**Exercise aim**: From the entries below, pull out each line where "joints" appears.

[Begin Data listing]

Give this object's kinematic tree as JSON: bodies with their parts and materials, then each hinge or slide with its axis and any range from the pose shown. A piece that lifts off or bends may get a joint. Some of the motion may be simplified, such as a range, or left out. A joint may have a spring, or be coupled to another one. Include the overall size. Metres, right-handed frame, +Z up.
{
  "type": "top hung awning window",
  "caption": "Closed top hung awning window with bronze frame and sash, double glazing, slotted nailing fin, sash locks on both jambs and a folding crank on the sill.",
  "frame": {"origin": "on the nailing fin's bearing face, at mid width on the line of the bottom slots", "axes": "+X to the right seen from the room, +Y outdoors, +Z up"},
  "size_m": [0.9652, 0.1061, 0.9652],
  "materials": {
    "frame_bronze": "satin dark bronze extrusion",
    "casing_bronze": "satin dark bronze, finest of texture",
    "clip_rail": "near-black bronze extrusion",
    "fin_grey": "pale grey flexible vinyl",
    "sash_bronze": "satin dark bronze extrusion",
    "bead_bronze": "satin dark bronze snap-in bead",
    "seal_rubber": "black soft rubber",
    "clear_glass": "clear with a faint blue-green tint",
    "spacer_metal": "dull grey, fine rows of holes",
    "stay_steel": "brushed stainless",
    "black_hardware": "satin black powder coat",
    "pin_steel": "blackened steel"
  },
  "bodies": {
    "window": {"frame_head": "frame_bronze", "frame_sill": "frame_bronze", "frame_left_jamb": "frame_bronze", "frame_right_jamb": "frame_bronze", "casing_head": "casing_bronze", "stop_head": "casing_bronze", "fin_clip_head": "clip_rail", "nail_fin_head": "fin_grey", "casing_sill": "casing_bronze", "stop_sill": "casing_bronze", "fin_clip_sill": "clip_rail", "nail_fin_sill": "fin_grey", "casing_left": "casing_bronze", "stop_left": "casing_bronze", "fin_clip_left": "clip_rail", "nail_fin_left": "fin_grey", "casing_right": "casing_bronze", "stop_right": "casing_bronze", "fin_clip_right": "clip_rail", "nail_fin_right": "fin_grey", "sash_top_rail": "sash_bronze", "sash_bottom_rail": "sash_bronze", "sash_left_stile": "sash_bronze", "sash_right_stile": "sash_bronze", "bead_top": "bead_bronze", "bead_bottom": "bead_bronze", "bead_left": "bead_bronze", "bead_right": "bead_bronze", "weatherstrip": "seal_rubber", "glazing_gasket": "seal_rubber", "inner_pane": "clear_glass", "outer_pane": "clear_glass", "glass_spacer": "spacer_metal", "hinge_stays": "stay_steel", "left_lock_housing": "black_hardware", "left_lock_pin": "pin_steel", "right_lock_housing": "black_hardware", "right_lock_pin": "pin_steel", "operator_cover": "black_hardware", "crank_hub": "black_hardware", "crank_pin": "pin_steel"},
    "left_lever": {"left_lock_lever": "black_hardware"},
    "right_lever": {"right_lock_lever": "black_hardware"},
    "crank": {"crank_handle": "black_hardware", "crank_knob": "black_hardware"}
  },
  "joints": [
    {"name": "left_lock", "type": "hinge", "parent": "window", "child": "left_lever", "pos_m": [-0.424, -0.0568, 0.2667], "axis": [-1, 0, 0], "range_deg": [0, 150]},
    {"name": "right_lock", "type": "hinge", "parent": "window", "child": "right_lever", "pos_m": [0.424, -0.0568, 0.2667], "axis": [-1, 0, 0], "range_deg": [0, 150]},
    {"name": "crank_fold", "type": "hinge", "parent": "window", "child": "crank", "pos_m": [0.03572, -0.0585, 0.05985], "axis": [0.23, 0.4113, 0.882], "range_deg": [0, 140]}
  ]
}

[End Data listing]
[Begin Data listing]

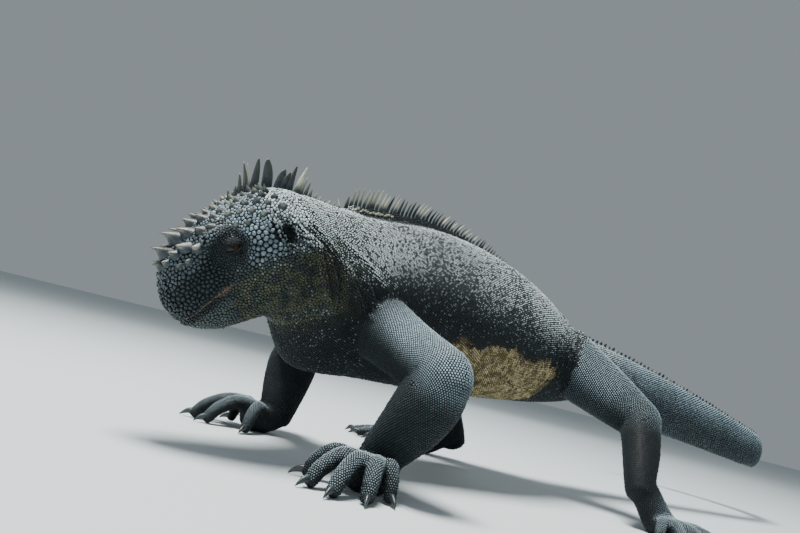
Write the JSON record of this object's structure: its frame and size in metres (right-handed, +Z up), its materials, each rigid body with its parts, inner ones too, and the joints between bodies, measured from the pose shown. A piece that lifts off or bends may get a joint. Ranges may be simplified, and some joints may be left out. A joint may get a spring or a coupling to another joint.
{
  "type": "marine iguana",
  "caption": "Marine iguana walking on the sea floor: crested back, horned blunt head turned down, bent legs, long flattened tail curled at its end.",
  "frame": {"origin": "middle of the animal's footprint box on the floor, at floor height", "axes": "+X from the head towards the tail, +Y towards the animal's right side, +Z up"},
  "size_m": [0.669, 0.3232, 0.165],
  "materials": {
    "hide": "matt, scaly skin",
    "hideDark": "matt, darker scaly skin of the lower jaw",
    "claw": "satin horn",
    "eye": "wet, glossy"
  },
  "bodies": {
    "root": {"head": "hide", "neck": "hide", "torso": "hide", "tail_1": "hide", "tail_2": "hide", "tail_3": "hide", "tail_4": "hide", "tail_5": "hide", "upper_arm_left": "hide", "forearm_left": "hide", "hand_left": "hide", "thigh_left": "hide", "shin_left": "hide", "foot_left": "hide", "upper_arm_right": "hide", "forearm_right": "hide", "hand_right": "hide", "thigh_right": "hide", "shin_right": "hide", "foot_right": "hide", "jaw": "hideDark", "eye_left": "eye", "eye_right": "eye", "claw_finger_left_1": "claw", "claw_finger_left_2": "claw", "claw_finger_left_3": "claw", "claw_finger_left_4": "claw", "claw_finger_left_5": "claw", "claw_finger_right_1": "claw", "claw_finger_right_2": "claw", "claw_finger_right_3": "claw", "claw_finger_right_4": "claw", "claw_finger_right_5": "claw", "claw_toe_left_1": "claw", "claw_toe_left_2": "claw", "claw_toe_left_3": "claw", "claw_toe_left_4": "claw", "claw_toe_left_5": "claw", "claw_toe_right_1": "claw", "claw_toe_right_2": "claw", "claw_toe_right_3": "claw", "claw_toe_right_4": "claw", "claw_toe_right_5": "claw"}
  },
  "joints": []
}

[End Data listing]

**Solution to the exercise**:
  "joints": [
Write the JSON record of this object's structure: its frame and size in metres (right-handed, +Z up), its materials, each rigid body with its parts, inner ones too, and the joints between bodies, measured from the pose shown. A piece that lifts off or bends may get a joint. Ranges may be simplified, and some joints may be left out. A joint may get a spring or a coupling to another joint.
  "joints": []